# [Supplied information]
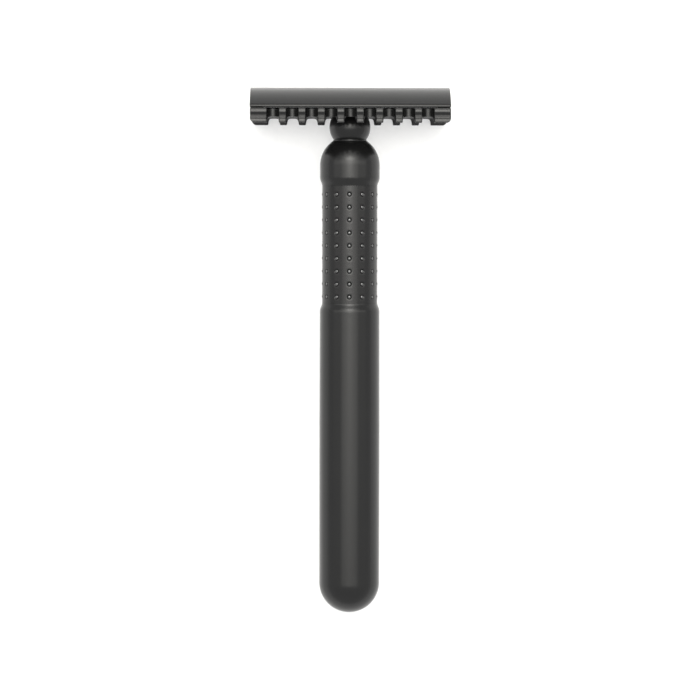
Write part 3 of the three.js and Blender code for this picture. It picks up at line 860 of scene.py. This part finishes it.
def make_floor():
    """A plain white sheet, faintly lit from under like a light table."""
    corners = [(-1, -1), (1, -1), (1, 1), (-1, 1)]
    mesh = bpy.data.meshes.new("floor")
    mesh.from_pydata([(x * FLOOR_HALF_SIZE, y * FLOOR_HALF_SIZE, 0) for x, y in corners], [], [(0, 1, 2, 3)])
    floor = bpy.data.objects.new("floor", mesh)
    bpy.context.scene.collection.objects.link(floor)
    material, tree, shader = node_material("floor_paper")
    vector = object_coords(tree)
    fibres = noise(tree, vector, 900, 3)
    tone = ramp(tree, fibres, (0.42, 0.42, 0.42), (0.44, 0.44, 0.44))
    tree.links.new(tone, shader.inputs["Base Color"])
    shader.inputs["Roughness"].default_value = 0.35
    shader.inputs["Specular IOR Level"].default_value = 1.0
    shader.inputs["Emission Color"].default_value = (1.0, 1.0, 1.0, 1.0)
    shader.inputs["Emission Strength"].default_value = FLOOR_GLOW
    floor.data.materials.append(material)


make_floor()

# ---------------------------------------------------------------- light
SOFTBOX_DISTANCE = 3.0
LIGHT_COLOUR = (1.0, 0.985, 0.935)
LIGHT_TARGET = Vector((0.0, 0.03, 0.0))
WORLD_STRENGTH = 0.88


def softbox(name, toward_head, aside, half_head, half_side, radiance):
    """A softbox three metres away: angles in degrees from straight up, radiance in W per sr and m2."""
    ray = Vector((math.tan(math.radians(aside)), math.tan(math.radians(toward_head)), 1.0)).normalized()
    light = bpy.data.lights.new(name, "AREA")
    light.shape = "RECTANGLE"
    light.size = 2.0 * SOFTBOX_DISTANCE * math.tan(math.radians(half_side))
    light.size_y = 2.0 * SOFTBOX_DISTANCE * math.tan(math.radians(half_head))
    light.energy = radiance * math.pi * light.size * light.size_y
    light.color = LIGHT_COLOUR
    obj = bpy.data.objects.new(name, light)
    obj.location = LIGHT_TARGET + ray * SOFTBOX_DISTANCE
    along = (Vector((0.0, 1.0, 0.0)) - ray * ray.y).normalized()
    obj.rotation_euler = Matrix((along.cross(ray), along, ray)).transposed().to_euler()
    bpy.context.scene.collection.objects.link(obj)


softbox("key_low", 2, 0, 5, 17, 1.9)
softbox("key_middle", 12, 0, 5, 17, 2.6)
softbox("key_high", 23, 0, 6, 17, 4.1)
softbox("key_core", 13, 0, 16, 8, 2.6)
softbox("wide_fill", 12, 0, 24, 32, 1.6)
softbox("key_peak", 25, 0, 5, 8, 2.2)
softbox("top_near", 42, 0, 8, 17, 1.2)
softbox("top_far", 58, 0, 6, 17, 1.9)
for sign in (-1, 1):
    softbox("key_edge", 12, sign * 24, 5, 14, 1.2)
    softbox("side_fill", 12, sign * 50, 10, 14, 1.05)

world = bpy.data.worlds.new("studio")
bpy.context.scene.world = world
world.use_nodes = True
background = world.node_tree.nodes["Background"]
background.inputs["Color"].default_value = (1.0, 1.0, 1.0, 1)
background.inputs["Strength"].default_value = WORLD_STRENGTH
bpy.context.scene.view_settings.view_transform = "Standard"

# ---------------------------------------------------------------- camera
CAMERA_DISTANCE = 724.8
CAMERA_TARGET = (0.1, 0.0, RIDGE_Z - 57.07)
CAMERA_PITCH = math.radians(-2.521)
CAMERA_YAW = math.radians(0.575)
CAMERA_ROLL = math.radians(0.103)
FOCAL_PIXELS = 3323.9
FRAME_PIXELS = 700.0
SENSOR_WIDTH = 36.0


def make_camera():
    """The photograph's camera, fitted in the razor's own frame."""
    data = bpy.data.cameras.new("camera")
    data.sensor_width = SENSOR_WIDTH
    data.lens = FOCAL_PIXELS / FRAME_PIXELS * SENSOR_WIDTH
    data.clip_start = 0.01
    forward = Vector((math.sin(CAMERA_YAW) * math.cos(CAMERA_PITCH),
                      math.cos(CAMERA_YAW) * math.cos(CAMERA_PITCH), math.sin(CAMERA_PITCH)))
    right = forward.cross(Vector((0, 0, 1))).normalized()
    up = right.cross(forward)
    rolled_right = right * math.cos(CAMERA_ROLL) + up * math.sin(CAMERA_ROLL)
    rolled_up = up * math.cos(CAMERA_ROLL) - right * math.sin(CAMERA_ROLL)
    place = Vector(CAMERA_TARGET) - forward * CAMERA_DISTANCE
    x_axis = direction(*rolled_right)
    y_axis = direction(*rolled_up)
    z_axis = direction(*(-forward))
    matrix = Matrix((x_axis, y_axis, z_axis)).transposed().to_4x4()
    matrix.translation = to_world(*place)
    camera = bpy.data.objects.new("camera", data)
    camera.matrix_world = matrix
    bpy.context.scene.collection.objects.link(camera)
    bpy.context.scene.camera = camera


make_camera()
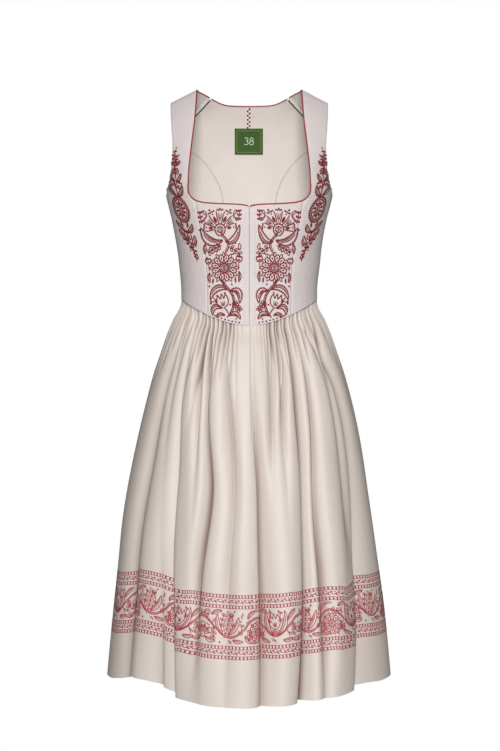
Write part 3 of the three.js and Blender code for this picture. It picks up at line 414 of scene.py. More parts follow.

# [What needs to be done]
Print every record exactly as it was given.

# [Completed task]
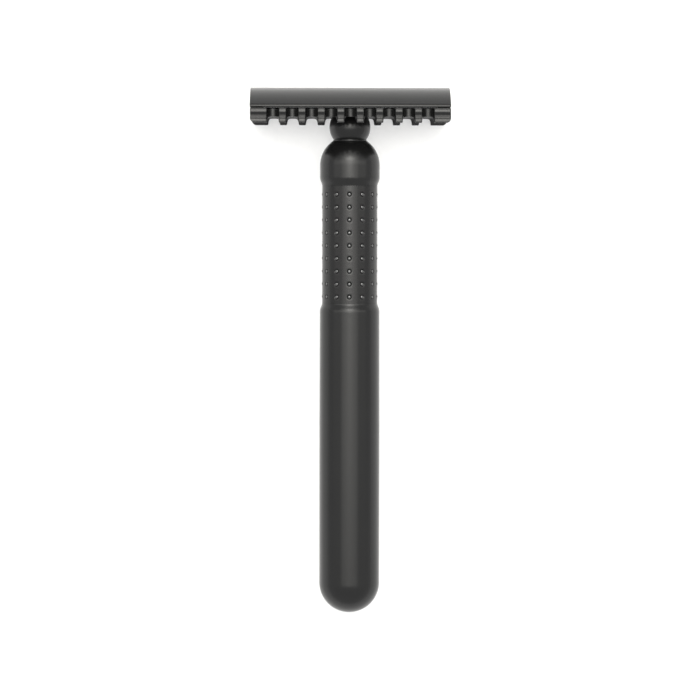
Write part 3 of the three.js and Blender code for this picture. It picks up at line 860 of scene.py. This part finishes it.
def make_floor():
    """A plain white sheet, faintly lit from under like a light table."""
    corners = [(-1, -1), (1, -1), (1, 1), (-1, 1)]
    mesh = bpy.data.meshes.new("floor")
    mesh.from_pydata([(x * FLOOR_HALF_SIZE, y * FLOOR_HALF_SIZE, 0) for x, y in corners], [], [(0, 1, 2, 3)])
    floor = bpy.data.objects.new("floor", mesh)
    bpy.context.scene.collection.objects.link(floor)
    material, tree, shader = node_material("floor_paper")
    vector = object_coords(tree)
    fibres = noise(tree, vector, 900, 3)
    tone = ramp(tree, fibres, (0.42, 0.42, 0.42), (0.44, 0.44, 0.44))
    tree.links.new(tone, shader.inputs["Base Color"])
    shader.inputs["Roughness"].default_value = 0.35
    shader.inputs["Specular IOR Level"].default_value = 1.0
    shader.inputs["Emission Color"].default_value = (1.0, 1.0, 1.0, 1.0)
    shader.inputs["Emission Strength"].default_value = FLOOR_GLOW
    floor.data.materials.append(material)


make_floor()

# ---------------------------------------------------------------- light
SOFTBOX_DISTANCE = 3.0
LIGHT_COLOUR = (1.0, 0.985, 0.935)
LIGHT_TARGET = Vector((0.0, 0.03, 0.0))
WORLD_STRENGTH = 0.88


def softbox(name, toward_head, aside, half_head, half_side, radiance):
    """A softbox three metres away: angles in degrees from straight up, radiance in W per sr and m2."""
    ray = Vector((math.tan(math.radians(aside)), math.tan(math.radians(toward_head)), 1.0)).normalized()
    light = bpy.data.lights.new(name, "AREA")
    light.shape = "RECTANGLE"
    light.size = 2.0 * SOFTBOX_DISTANCE * math.tan(math.radians(half_side))
    light.size_y = 2.0 * SOFTBOX_DISTANCE * math.tan(math.radians(half_head))
    light.energy = radiance * math.pi * light.size * light.size_y
    light.color = LIGHT_COLOUR
    obj = bpy.data.objects.new(name, light)
    obj.location = LIGHT_TARGET + ray * SOFTBOX_DISTANCE
    along = (Vector((0.0, 1.0, 0.0)) - ray * ray.y).normalized()
    obj.rotation_euler = Matrix((along.cross(ray), along, ray)).transposed().to_euler()
    bpy.context.scene.collection.objects.link(obj)


softbox("key_low", 2, 0, 5, 17, 1.9)
softbox("key_middle", 12, 0, 5, 17, 2.6)
softbox("key_high", 23, 0, 6, 17, 4.1)
softbox("key_core", 13, 0, 16, 8, 2.6)
softbox("wide_fill", 12, 0, 24, 32, 1.6)
softbox("key_peak", 25, 0, 5, 8, 2.2)
softbox("top_near", 42, 0, 8, 17, 1.2)
softbox("top_far", 58, 0, 6, 17, 1.9)
for sign in (-1, 1):
    softbox("key_edge", 12, sign * 24, 5, 14, 1.2)
    softbox("side_fill", 12, sign * 50, 10, 14, 1.05)

world = bpy.data.worlds.new("studio")
bpy.context.scene.world = world
world.use_nodes = True
background = world.node_tree.nodes["Background"]
background.inputs["Color"].default_value = (1.0, 1.0, 1.0, 1)
background.inputs["Strength"].default_value = WORLD_STRENGTH
bpy.context.scene.view_settings.view_transform = "Standard"

# ---------------------------------------------------------------- camera
CAMERA_DISTANCE = 724.8
CAMERA_TARGET = (0.1, 0.0, RIDGE_Z - 57.07)
CAMERA_PITCH = math.radians(-2.521)
CAMERA_YAW = math.radians(0.575)
CAMERA_ROLL = math.radians(0.103)
FOCAL_PIXELS = 3323.9
FRAME_PIXELS = 700.0
SENSOR_WIDTH = 36.0


def make_camera():
    """The photograph's camera, fitted in the razor's own frame."""
    data = bpy.data.cameras.new("camera")
    data.sensor_width = SENSOR_WIDTH
    data.lens = FOCAL_PIXELS / FRAME_PIXELS * SENSOR_WIDTH
    data.clip_start = 0.01
    forward = Vector((math.sin(CAMERA_YAW) * math.cos(CAMERA_PITCH),
                      math.cos(CAMERA_YAW) * math.cos(CAMERA_PITCH), math.sin(CAMERA_PITCH)))
    right = forward.cross(Vector((0, 0, 1))).normalized()
    up = right.cross(forward)
    rolled_right = right * math.cos(CAMERA_ROLL) + up * math.sin(CAMERA_ROLL)
    rolled_up = up * math.cos(CAMERA_ROLL) - right * math.sin(CAMERA_ROLL)
    place = Vector(CAMERA_TARGET) - forward * CAMERA_DISTANCE
    x_axis = direction(*rolled_right)
    y_axis = direction(*rolled_up)
    z_axis = direction(*(-forward))
    matrix = Matrix((x_axis, y_axis, z_axis)).transposed().to_4x4()
    matrix.translation = to_world(*place)
    camera = bpy.data.objects.new("camera", data)
    camera.matrix_world = matrix
    bpy.context.scene.collection.objects.link(camera)
    bpy.context.scene.camera = camera


make_camera()
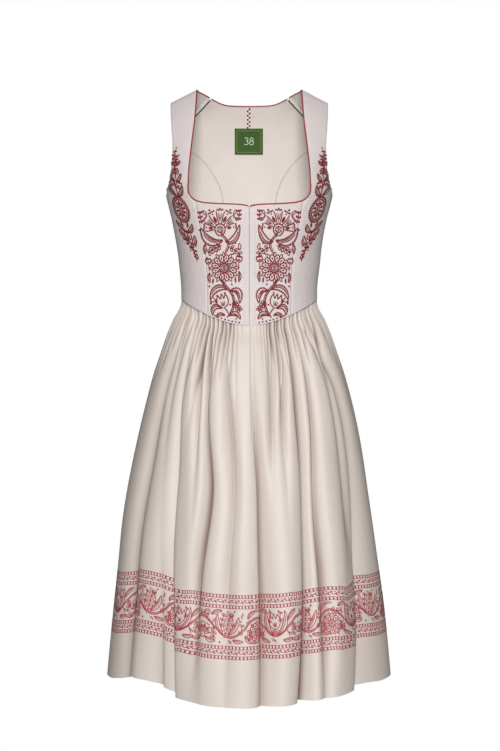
Write part 3 of the three.js and Blender code for this picture. It picks up at line 414 of scene.py. More parts follow.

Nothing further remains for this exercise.